Meta's delivery system optimizes for people who are likely to complete your desired action. But it can only learn from people who actually stop and watch. If your hook (the first 1–3 seconds of video, or the top third of a static) doesn't stop the scroll, you get a skewed optimization sample and inflated CPL.

A strong hook does one of three things:

  • Names the problem your audience already feels ("Still paying too much for business insurance?")
  • Makes a claim specific enough to be surprising ("We cut our client's CPL by half in 30 days—here's the exact change we made")
  • Creates visual pattern interrupt (unexpected movement, unusual color contrast, direct eye contact)

Test hook variations in isolation. Keep the body copy, landing page, and CTA identical. This gives you clean signal on what stops your specific audience.

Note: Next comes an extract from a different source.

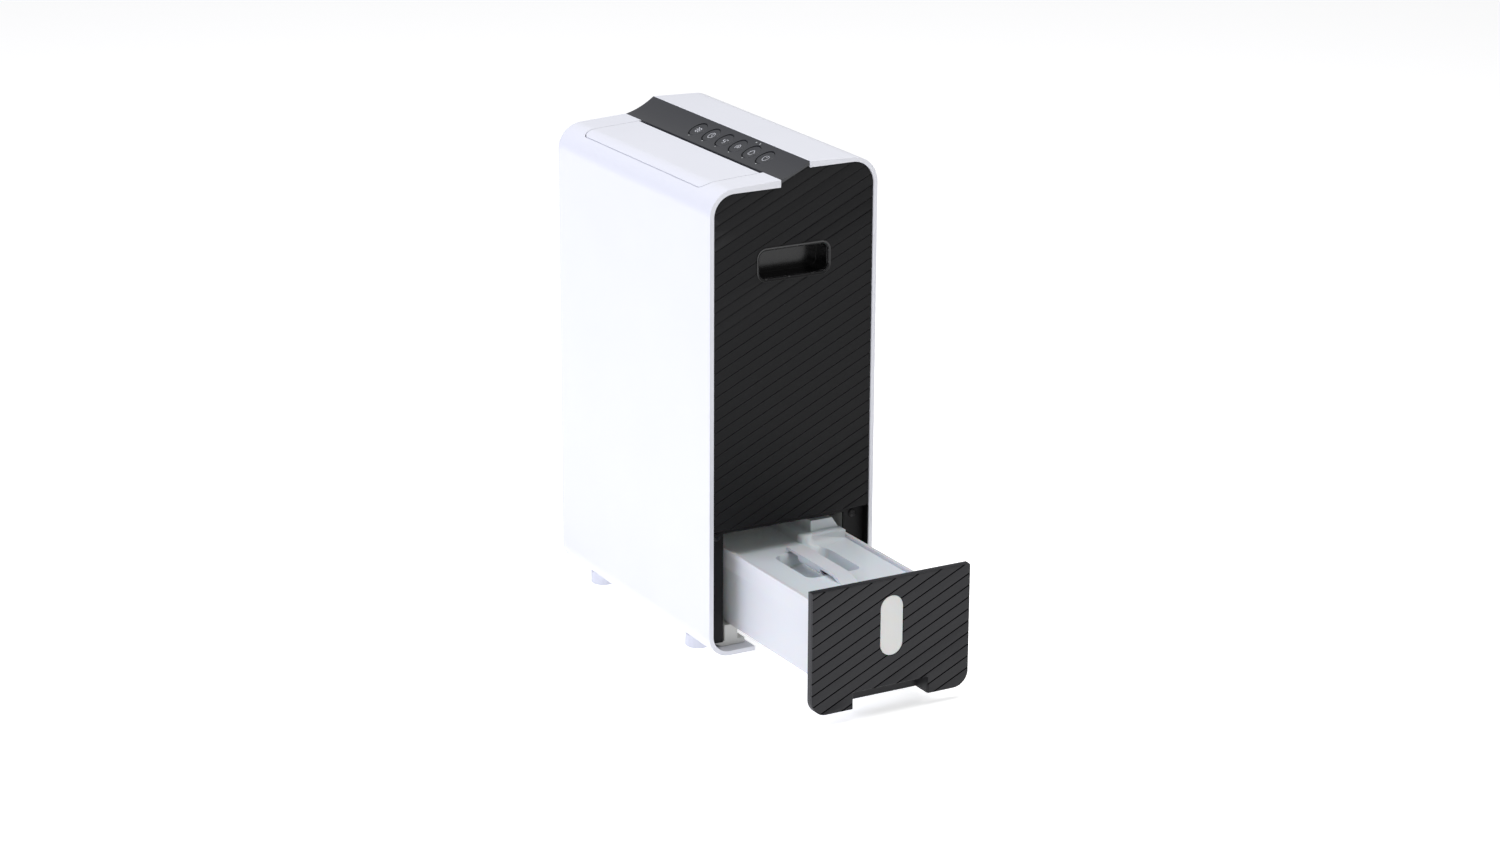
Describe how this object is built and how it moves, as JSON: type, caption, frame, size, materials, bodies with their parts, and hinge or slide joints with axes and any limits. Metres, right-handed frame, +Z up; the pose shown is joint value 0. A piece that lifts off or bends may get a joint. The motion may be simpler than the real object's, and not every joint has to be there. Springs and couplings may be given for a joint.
{
  "type": "portable dehumidifier",
  "caption": "Portable compressor dehumidifier with a drawn-out water tank, slanting-groove side panels, a concave button strip, an outlet flap and a rear filter grille.",
  "frame": {"origin": "on the floor under the middle of the whole part with its tank drawn out", "axes": "+X towards the tank end, -Y the front with the outlet flap, +Z up"},
  "size_m": [0.5486, 0.2, 0.535],
  "materials": {
    "shell_white": "satin moulded ABS, cool white",
    "panel_black": "fine-textured black ABS with slanting grooves",
    "strip_black": "satin dark grey ABS",
    "button_black": "satin dark grey ABS",
    "tank_milky": "milky polypropylene",
    "window_clear": "translucent frosted plastic",
    "liner_white": "white polypropylene",
    "grille_grey": "grey ABS",
    "filter_mesh": "nylon mesh",
    "foot_rubber": "pale rubber",
    "steel_zinc": "zinc-plated steel",
    "screw_black": "blackened steel screws",
    "compressor_black": "black painted steel",
    "coil_aluminium": "aluminium fins",
    "pipe_copper": "copper pipe",
    "board_green": "circuit board",
    "rubber_black": "black rubber",
    "lamp_clear": "light guide",
    "foam_white": "closed-cell foam"
  },
  "bodies": {
    "cabinet": {"air_duct": "liner_white", "base_tray": "liner_white", "bay_liner": "liner_white", "bay_wall": "liner_white", "cable_gland": "rubber_black", "capacitor": "steel_zinc", "compressor": "compressor_black", "compressor_mounts": "rubber_black", "condenser": "coil_aluminium", "control_board": "board_green", "control_panel": "strip_black", "discharge_pipe": "pipe_copper", "drain_spout": "shell_white", "evaporator": "coil_aluminium", "fan_housing": "liner_white", "fan_motor": "steel_zinc", "foot_front_left": "foot_rubber", "foot_front_right": "foot_rubber", "foot_rear_left": "foot_rubber", "foot_rear_right": "foot_rubber", "frame_screws": "screw_black", "front_shell": "shell_white", "handle_cup_left": "panel_black", "handle_cup_right": "panel_black", "humidity_sensor": "liner_white", "indicator_lamps": "lamp_clear", "left_side_panel": "panel_black", "mid_deck": "liner_white", "outlet_grille": "grille_grey", "power_board": "board_green", "rear_shell": "shell_white", "right_side_panel": "panel_black", "suction_pipe": "pipe_copper", "tank_switch": "rubber_black"},
    "louvre": {"louvre_flap": "shell_white"},
    "fan_rotor": {"fan_wheel": "grille_grey"},
    "tank": {"tank_front": "panel_black", "tank_window": "window_clear", "tank_bucket": "tank_milky", "tank_lid": "tank_milky", "tank_handle": "tank_milky", "float_bracket": "tank_milky"},
    "float": {"float_lever": "tank_milky", "float_block": "foam_white", "float_magnet": "steel_zinc"},
    "filter_cover": {"rear_grille": "shell_white", "filter_frame": "grille_grey", "filter_mesh": "filter_mesh"},
    "plug": {"drain_plug": "rubber_black"},
    "button_1_cap": {"button_1": "button_black"},
    "button_2_cap": {"button_2": "button_black"},
    "button_3_cap": {"button_3": "button_black"},
    "button_4_cap": {"button_4": "button_black"},
    "button_5_cap": {"button_5": "button_black"},
    "button_6_cap": {"button_6": "button_black"}
  },
  "joints": [
    {"name": "tank_slide", "type": "slide", "parent": "cabinet", "child": "tank", "axis": [1, 0, 0], "range_m": [-0.2035, 0.1]},
    {"name": "float_hinge", "type": "hinge", "parent": "tank", "child": "float", "pos_m": [0.06925, -0.033, 0.052], "axis": [0, 1, 0], "range_deg": [0, 25]},
    {"name": "louvre_hinge", "type": "hinge", "parent": "cabinet", "child": "louvre", "pos_m": [-0.10175, -0.0245, 0.512], "axis": [-1, 0, 0], "range_deg": [0, 62]},
    {"name": "fan_spin", "type": "hinge", "parent": "cabinet", "child": "fan_rotor", "pos_m": [-0.06175, -0.057, 0.32], "axis": [0, 1, 0], "continuous": true},
    {"name": "filter_pull", "type": "slide", "parent": "cabinet", "child": "filter_cover", "axis": [0, 1, 0], "range_m": [0, 0.06]},
    {"name": "drain_plug_pull", "type": "slide", "parent": "cabinet", "child": "plug", "axis": [0, 1, 0], "range_m": [0, 0.02]},
    {"name": "button_1_press", "type": "slide", "parent": "cabinet", "child": "button_1_cap", "axis": [0, 0.4217, -0.9067], "range_m": [0, 0.0012], "stiffness_N_per_m": 400},
    {"name": "button_2_press", "type": "slide", "parent": "cabinet", "child": "button_2_cap", "axis": [0, 0.4217, -0.9067], "range_m": [0, 0.0012], "stiffness_N_per_m": 400},
    {"name": "button_3_press", "type": "slide", "parent": "cabinet", "child": "button_3_cap", "axis": [0, 0.4217, -0.9067], "range_m": [0, 0.0012], "stiffness_N_per_m": 400},
    {"name": "button_4_press", "type": "slide", "parent": "cabinet", "child": "button_4_cap", "axis": [0, 0.4217, -0.9067], "range_m": [0, 0.0012], "stiffness_N_per_m": 400},
    {"name": "button_5_press", "type": "slide", "parent": "cabinet", "child": "button_5_cap", "axis": [0, 0.4217, -0.9067], "range_m": [0, 0.0012], "stiffness_N_per_m": 400},
    {"name": "button_6_press", "type": "slide", "parent": "cabinet", "child": "button_6_cap", "axis": [0, 0.4217, -0.9067], "range_m": [0, 0.0012], "stiffness_N_per_m": 400}
  ]
}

3. Match the Lead Form to the Ad's Promise

A common CPL killer that has nothing to do with the ad itself: friction mismatch. If your ad promises something simple and fast but your lead form or landing page asks for 8 fields and a phone number, you're losing conversions at the gate.

Meta's native Instant Forms are worth testing for most lead gen campaigns. They pre-fill user data, load instantly, and remove the browser redirect that kills mobile conversions. The trade-off is lead quality—native form leads are often less sales-ready than someone who navigated to your site. Run both in parallel, factor in downstream conversion rate, and optimize for cost per qualified lead, not raw CPL.

4. Use Broad Targeting and Let Creative Do the Audience Work

Counter-intuitive but well-supported by how Meta's algorithm actually operates: overly narrow audience targeting often raises CPL. When you constrain delivery to a small defined audience, you reduce Meta's ability to find the people within that audience most likely to convert, and you increase CPR (cost per result) as the auction becomes more competitive within a smaller pool.

The better approach: run broad targeting (age, gender, location only—or Advantage+ Audience) and use your creative to self-select the right audience. Someone who sees your ad and doesn't recognize their problem will scroll past. Someone who does will click. The algorithm learns from those click patterns and optimizes delivery accordingly. Creative becomes the targeting.

This only works, though, if you have enough creative variation to actually speak to different audience segments.

5. Scale Creative Volume, Not Just Spend

The math is straightforward: if you're testing 3 creatives, you might find 1 winner. If you're testing 30, you might find 5—and those 5 will collectively deliver far lower CPL than any one ad can sustain alone. Performance marketers who consistently hit low CPLs are usually running more creative tests per month than their competitors, not spending more on any single ad.

This is where most teams hit a wall. Producing 30 high-quality ad variations manually—different hooks, formats, messaging angles, visual styles—requires design resources that most marketing teams don't have on demand. AI-generated creative changes the constraint. With tools like Omneky, you can generate and test a large number of on-brand creative variations across formats quickly, analyze which creative attributes (not just which ads) are driving performance, and feed those insights back into the next generation of creative.

That feedback loop—generate, test, analyze creative attributes, generate again—is how you build compounding CPL reduction over time, rather than one-off wins.

6. Structure Campaigns to Get Clean Learning

Even great creative won't perform if your campaign structure starves the algorithm. Meta's delivery system needs roughly 50 conversion events per ad set per week to exit the learning phase. If you're splitting budget across too many ad sets with too many targeting variants, each one gets too few events to optimize.

Consolidate: fewer ad sets, more creative per ad set, higher per-ad-set budget. Let Advantage+ placements run—fighting Meta's placement optimization usually costs you efficiency. Reserve campaign budget optimization (CBO) for when you have proven creative that you're scaling, not for early testing.

The Short Version

Lower CPL on Meta follows a predictable sequence: fix creative quality and volume first, reduce lead form friction second, give the algorithm enough room to optimize third. Bidding settings are last. If you're not testing creative at scale—across hooks, formats, and messages—you're leaving the biggest lever untouched.

The performance marketers hitting the lowest CPLs aren't doing anything exotic. They're shipping more creative tests per month than everyone else, learning faster, and cutting what doesn't work before it drags their averages down.